Addressed on March 16, 1912, to Sir Edgar Speyer, the expedition treasurer and a friend of Scott, it would seem to have been one of the earlier, and certainly one of the longest of his farewell letters to close friends, supporters and the relatives of those who had already died, or were soon to end their lives with him on the ill-fated British Antarctic Expedition of 1910-13.

The letter was originally presented by Speyer’s widow to Rear Admiral Richard Byrd – the famous US naval officer, aviator and polar explorer – at a dinner held in his honour in New York in 1935. Its first auction outing was at Sotheby’s in 1988. In a 2012 appearance at Bonhams bidding reached £135,000.

Thirteen Scott ‘farewell’ letters are recorded, though the locations of four are presently unknown – among them two that went to family members and one that he sent to the writer JM Barrie.

Of the other nine letters, six are held by the Scott Polar Research Library in Cambridge, one is in the British Museum and another in a New Zealand museum.

Where this one sold by Bonhams has gone to has yet to be revealed.

Final days

Written in pencil over four pages of his diary, shortly after Captain Oates had disappeared, and just days before the expedition tent was pitched for the final time, the letter was found with his body by the search party that, many months later, found their camp.

“…I hope this may reach you – I fear we must go and that it leaves the Expedition in a bad muddle – But we have been to the Pole and we shall die like gentlemen”, Scott writes before addressing the issues that most troubled him.

He thanks Speyer for his help, support and kindness and hopes that if his diary is found “…it will show how we stuck by dying companions and fought this thing out well to the end. I think this will show that the spirit of pluck and the power to endure has not passed out of the race…”

Scott also asks him to make sure their dependents are looked after. He says: “Wilson, the best fellow that ever stepped who has sacrificed himself again and again to the sick men of the party, leaves a widow entirely destitute, Surely something ought to be done for her”, before adding what nowadays would perhaps be seen as a rather condescending footnote, “…and for the humbler widow of Edgar Evans.”
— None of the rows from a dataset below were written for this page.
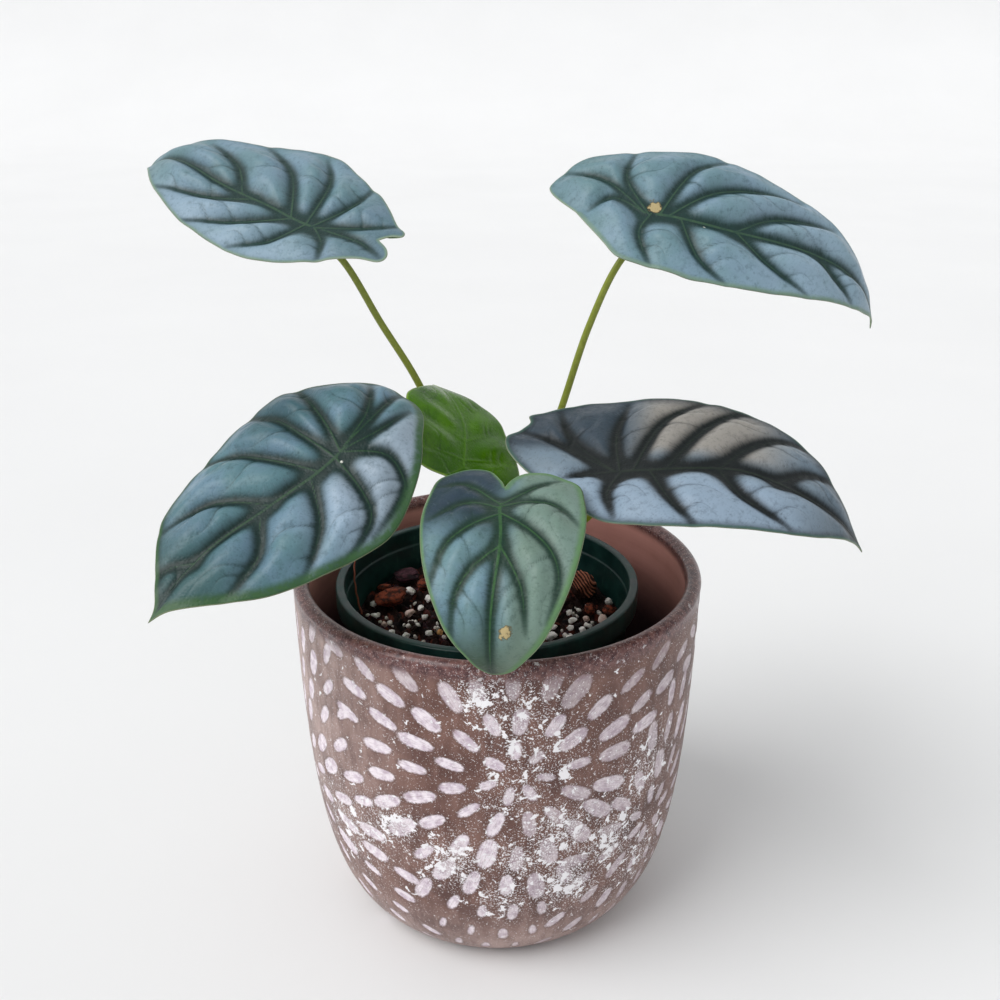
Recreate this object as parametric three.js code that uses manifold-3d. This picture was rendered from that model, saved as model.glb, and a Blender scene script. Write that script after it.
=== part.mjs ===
// A potted silver dragon alocasia: six leaves on their petioles grow from a corm in a nursery pot
// of bark and perlite mix, and that pot stands loose inside a glazed cover pot.
// Millimetres, +Z up. The origin is the centre of the cover pot's flat foot, and -Y is the front.
import * as THREE from 'three';
import * as BufferGeometryUtils from 'three/addons/utils/BufferGeometryUtils.js';
import Module from 'manifold-3d';

const wasm = await Module();
wasm.setup();

// Clearance between pieces that touch
const GAP = 0.3;

// Cover pot
const COVER_HEIGHT = 131;
const COVER_RIM_RADIUS = 72.5;
const COVER_FOOT_RADIUS = 48;
const COVER_WALL = 5.5;
const COVER_FLOOR = 8;
const COVER_SEGMENTS = 48;

// Nursery pot
const NURSERY_CENTRE = [-3.7, -1.3];
const NURSERY_RIM_RADIUS = 54;
const NURSERY_RIM_TOP = 126;
const NURSERY_RIM_DEPTH = 7.8;
const NURSERY_LIP_WIDTH = 3.1;
const NURSERY_WALL = 1.2;
const NURSERY_ROLL_WALL = 1;
const NURSERY_BASE_RADIUS = 38.5;
const NURSERY_BASE_HEIGHT = COVER_FLOOR + GAP;
const NURSERY_FLOOR = 1.6;
const NURSERY_SEGMENTS = 40;
const DRAIN_HOLE_RADIUS = 4;
const DRAIN_HOLE_COUNT = 6;
const DRAIN_RING_RADIUS = 27;

// Potting mix and corm
const MIX_LEVEL = 107.5;
const MIX_TILT = 0.07;
const MIX_BUMP = 0.7;
const MIX_SEGMENTS = 36;
const PROBE_HEIGHT = 200;
const CORM_CENTRE = [-4, 0];
const CORM_TOP = 112;
const CORM_TOP_RADIUS = 7;
const CORM_RADIUS = 9.5;
const CORM_BOTTOM = 96;
const SHEATH_RING_RADIUS = 4.6;
const SHEATH_ANGLES = { a: 120, b: 60, c: 180, d: 0, e: 300, f: 240 };

// Leaves
const BLADE_THICKNESS = 0.9;
const PETIOLE_RADIUS = 1.35;
const PETIOLE_SIDES = 8;
const PETIOLE_STEPS = 18;
const PETIOLE_STANDOFF = 0.75;
const PETIOLE_APPROACH = 4.5;
const SHOOT_HEIGHT = 3;

const TAIL_STATION = 0.36;
const CURL_START = 0.6;
const SPOKES_PER_HALF = 17;
const BLADE_RINGS = [0.36, 0.66, 0.88, 1];

// Each leaf: where the petiole meets the blade, which way the midrib leaves that point (degrees),
// junction-to-tip length, and the outline of the left and the right half from the tip to the sinus,
// along the midrib in lengths and across it in mm. droop is how far the tip half bends down along
// the midrib and tail the same behind the junction (degrees), sag the curvature across the blade
// (1/mm) and curl the extra drop of the tip in mm.
const LEAVES = {
  a: {
    junction: [-61.5, 15.5, 250.5], heading: 149, pitch: 15, roll: -24.5, length: 81,
    droop: 3, tail: -6, sagLeft: 0.002, sagRight: 0.002, curl: 10,
    left: [
      [0.97, 0], [0.935, 3.2], [0.87, 7], [0.75, 14.2], [0.61, 20.2], [0.44, 25.4], [0.24, 28.5],
      [0.07, 28.8], [-0.05, 25.6], [-0.16, 20.7], [-0.25, 15.3], [-0.35, 10.8], [-0.43, 8.8],
      [-0.45, 6], [-0.42, 2.6], [-0.355, 0],
    ],
    right: [
      [0.97, 0], [0.97, 3.2], [0.945, 7.2], [0.88, 11.4], [0.75, 16], [0.56, 20.6], [0.39, 25.6],
      [0.23, 29.4], [0.12, 29.4], [0.01, 26.3], [-0.09, 23], [-0.17, 20.4], [-0.26, 15.5],
      [-0.35, 10], [-0.42, 6.9], [-0.43, 4.4], [-0.39, 3.3], [-0.355, 0],
    ],
    stem: [[-9, 8, 130], [-16, 15, 160], [-27, 17, 191], [-40, 17, 214], [-53, 16, 237]],
  },
  b: {
    junction: [54.5, 20, 250], heading: -9, pitch: -5, roll: 39.5, length: 100,
    droop: 49, tail: 19, sagLeft: 0.008, sagRight: 0.002, curl: 10,
    left: [
      [1, 0], [0.93, 2.3], [0.82, 9.7], [0.64, 20.9], [0.4, 28.7], [0.19, 33.6], [0.06, 33.8],
      [-0.07, 31.8], [-0.18, 30.5], [-0.28, 28], [-0.34, 23.1], [-0.39, 16.4], [-0.4, 12.2],
      [-0.35, 5.8], [-0.285, 0],
    ],
    right: [
      [1, 0], [0.93, 1.7], [0.82, 6.8], [0.64, 14.4], [0.4, 22.2], [0.16, 24.9], [0.06, 23.6],
      [-0.04, 21.7], [-0.12, 19.3], [-0.17, 13.9], [-0.23, 6.8], [-0.285, 0],
    ],
    stem: [[2, 8, 130], [12, 14, 154], [22, 17, 181], [32, 19, 213], [42, 20, 235]],
  },
  c: {
    junction: [-50.5, -35, 189], heading: 222, pitch: -31, roll: -21, length: 77.5,
    droop: -7.5, tail: 39, sagLeft: 0.014, sagRight: 0.014, curl: 4,
    left: [
      [1, 0], [0.93, 2.4], [0.82, 10.1], [0.64, 21.9], [0.4, 29.6], [0.21, 34], [0.11, 34],
      [0.01, 31.8], [-0.1, 28.2], [-0.2, 23.4], [-0.28, 17.6], [-0.36, 12.7], [-0.42, 8.2],
      [-0.455, 2.2], [-0.46, 0],
    ],
    right: [
      [1, 0], [0.93, 2.9], [0.82, 12.7], [0.64, 27], [0.4, 34], [0.16, 38], [0.02, 37], [-0.08, 34.2],
      [-0.16, 29.9], [-0.25, 24.3], [-0.34, 19.2], [-0.43, 15], [-0.465, 9.8], [-0.47, 3.6],
      [-0.46, 0],
    ],
    stem: [[-9, -1, 128], [-12, 1, 150], [-17, -3, 170], [-28, -13, 184], [-41, -26, 189]],
  },
  d: {
    junction: [41.5, -27, 178], heading: -17, pitch: 12.5, roll: 19, length: 88,
    droop: 61, tail: -17.5, sagLeft: 0.002, sagRight: 0.002, curl: 5,
    left: [
      [1, 0], [0.93, 2.8], [0.82, 12.4], [0.64, 26.9], [0.4, 33.6], [0.14, 37], [0, 37.6], [-0.16, 37],
      [-0.28, 33.9], [-0.37, 29.2], [-0.42, 25.9], [-0.41, 22], [-0.44, 16.9], [-0.48, 11.5],
      [-0.465, 5.5], [-0.42, 0],
    ],
    right: [
      [1, 0], [0.93, 2.2], [0.82, 8.9], [0.64, 19.4], [0.4, 25.9], [0.14, 29], [-0.02, 27],
      [-0.1, 23.5], [-0.18, 17], [-0.27, 10.5], [-0.35, 5.5], [-0.42, 0],
    ],
    stem: [[6, -3, 124], [18, -9, 140], [32, -18, 158]],
  },
  e: {
    junction: [1.5, -53, 174.5], heading: 265, pitch: -6, roll: -0.5, length: 64.5,
    droop: 100, tail: -8, sagLeft: 0.002, sagRight: 0.002, curl: 10,
    left: [
      [1, 0], [0.94, 2.9], [0.82, 8.9], [0.64, 16.6], [0.4, 22.7], [0.14, 25.5], [-0.09, 24.9],
      [-0.24, 22.5], [-0.32, 14.2], [-0.31, 6.2], [-0.24, 1.8], [-0.18, 0],
    ],
    right: [
      [1, 0], [0.94, 1.5], [0.82, 6.3], [0.64, 14.4], [0.4, 20.7], [0.14, 23.5], [-0.09, 23],
      [-0.24, 20.9], [-0.32, 13.2], [-0.32, 5.8], [-0.24, 1.7], [-0.18, 0],
    ],
    stem: [[-2, -14, 124], [0, -30, 142], [1, -44, 157]],
  },
  f: {
    junction: [-10.5, -14.6, 173.4], heading: 102, pitch: 40, roll: 29.5, length: 41,
    droop: 18, tail: 5.5, sagLeft: 0.002, sagRight: 0.002, curl: 4.5,
    left: [
      [1, 0], [0.93, 1.8], [0.82, 8.1], [0.64, 17.8], [0.4, 19.7], [0.14, 21.3], [-0.06, 18.8],
      [-0.15, 8.1], [-0.2, 4.5], [-0.19, 1.9], [-0.15, 0.7], [-0.11, 0],
    ],
    right: [
      [1, 0], [0.93, 2], [0.82, 8.9], [0.64, 19.4], [0.4, 22.1], [0.14, 24], [-0.07, 21.5],
      [-0.18, 10.7], [-0.24, 6.1], [-0.24, 2.6], [-0.18, 0.9], [-0.14, 0],
    ],
    stem: [[-6, -6, 126], [-7, -8, 145], [-8, -11, 160]],
  },
};

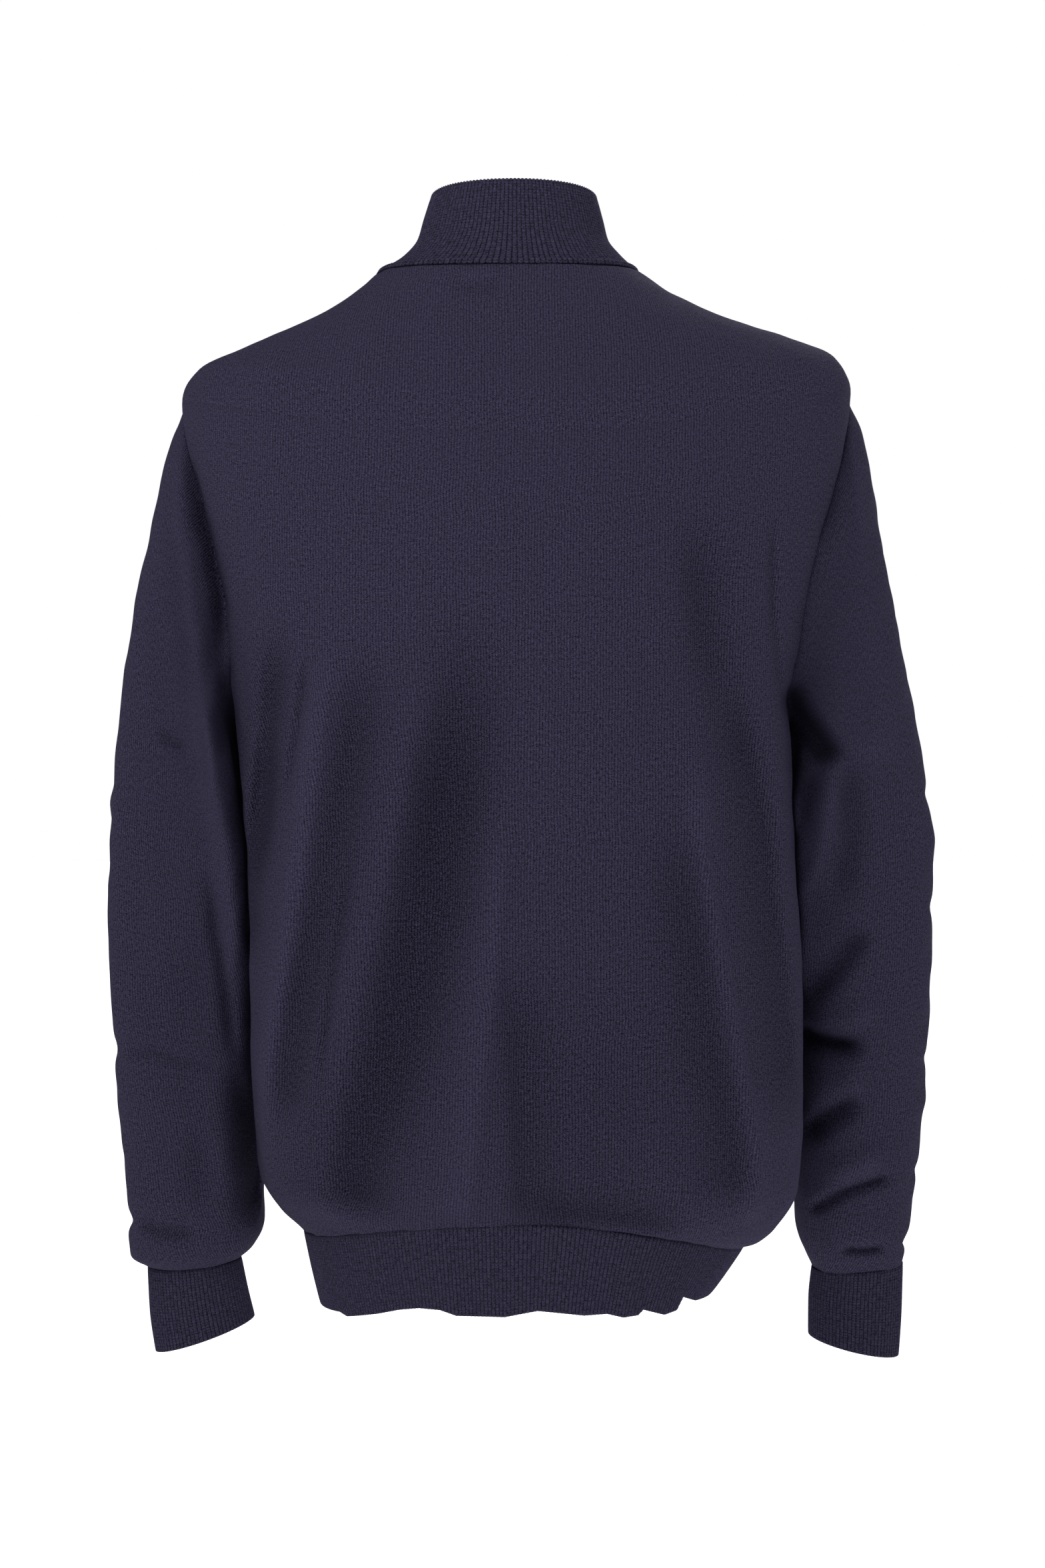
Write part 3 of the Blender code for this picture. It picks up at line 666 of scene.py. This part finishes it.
def unevenness(points):
    """Small soft waves in every direction, the same at each place for all pieces."""
    random = np.random.default_rng(UNEVEN_SEED)
    total = np.zeros(points.shape)
    for _ in range(UNEVEN_WAVES):
        length = math.exp(random.uniform(math.log(UNEVEN_SHORT), math.log(UNEVEN_LONG)))
        direction = unit(random.normal(size=3) * UNEVEN_RUN)
        push = unit(random.normal(size=3) * UNEVEN_PUSH)
        wave = np.sin(points @ direction * 2 * math.pi / length + random.uniform(0, 2 * math.pi))
        total += (length / UNEVEN_LONG) ** UNEVEN_SHRINK * wave[..., None] * push
    return total * UNEVEN_HEIGHT


def creased(points, creasing):
    """The points with the creases of the back and the front pushed in, and how high each lies, for
    the painted fold shade.
    """
    middle = np.interp(points[..., 2], *np.transpose(MIDDLE))
    place = points[..., [0, 2]]
    back = (points[..., 1] - middle) / MIDDLE_BLEND
    behind = smooth(back) * crease_heights(place, BACK_CREASES)
    before = smooth(-back) * crease_heights(place, FRONT_CREASES)
    moved = points + unevenness(points) * creasing
    moved[..., 1] += (behind - before) * creasing
    return moved, np.clip(behind + before, *FOLD_SHADE_RANGE) * creasing


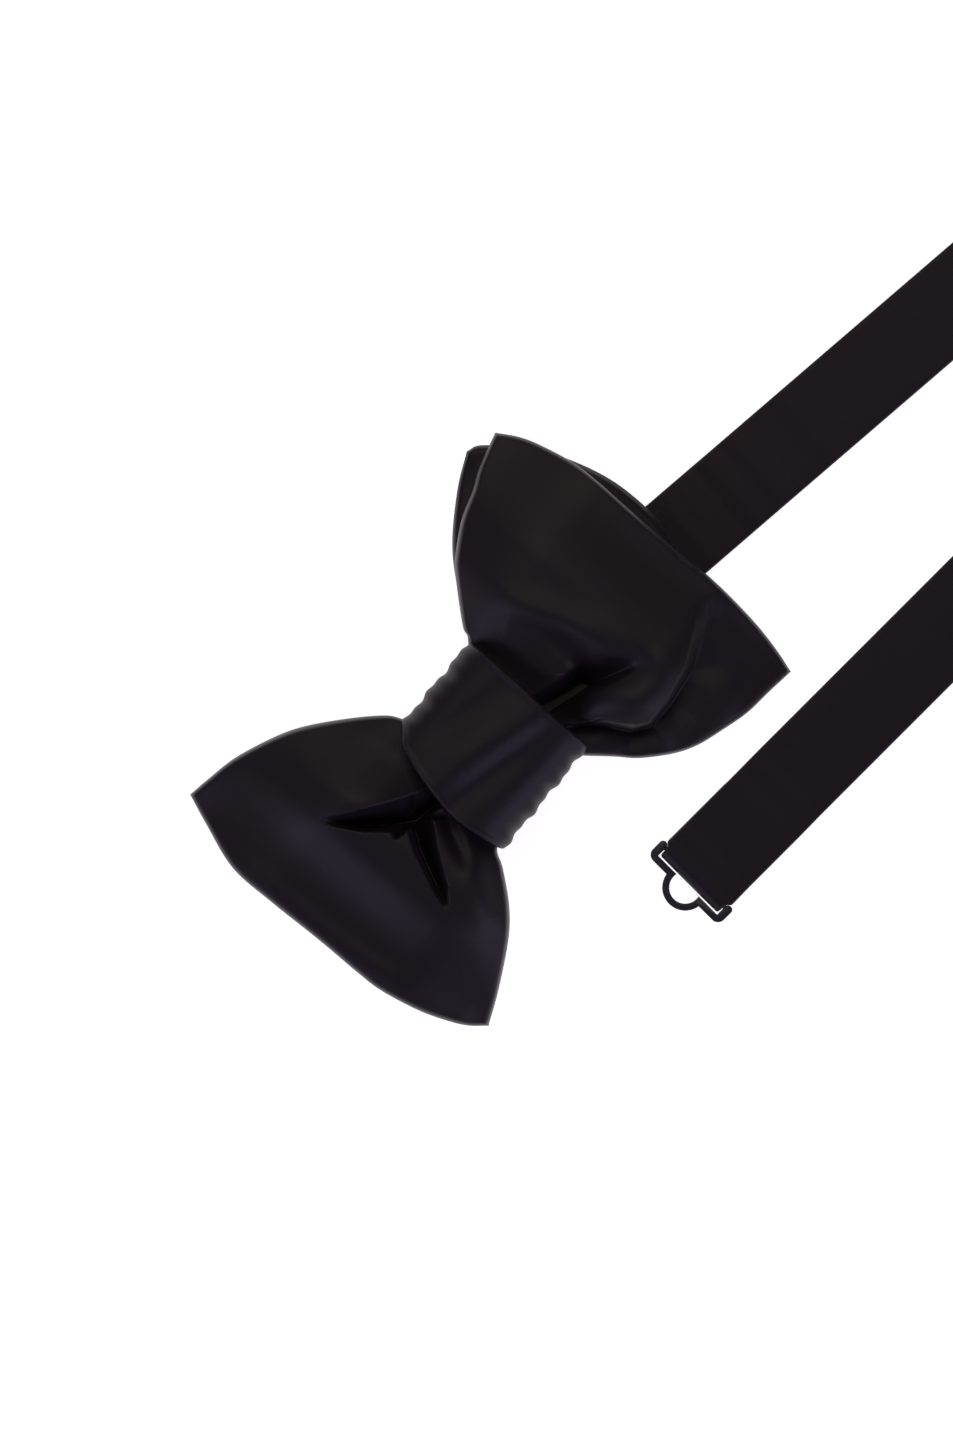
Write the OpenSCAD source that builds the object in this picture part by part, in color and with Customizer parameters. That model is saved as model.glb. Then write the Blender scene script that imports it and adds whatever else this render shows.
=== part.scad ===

He ends: “…We very nearly came through and it’s a pity to have missed it, but lately I have felt that we have overshot the mark – no one else is to blame and I hope no attempt will be made to suggest that we lacked support…”

He also tells of Titus Oates’ famous last words: “‘I am just going outside and may be some time.”

Scott, together with his remaining companions, Dr Edward Wilson and Lieutenant Henry Robertson ‘Birdie’ Bowers, had struggled onwards to within 11 miles of supplies of food and fuel awaiting them at One Ton Depot, but could go no further.

For eight days their tent was shaken by a gale-force blizzard. With the temperature at minus 40 degrees, Scott wrote letters of farewell to the two women who meant most to him, his wife and his mother, and to the wives and mothers of those who, like him, would never return.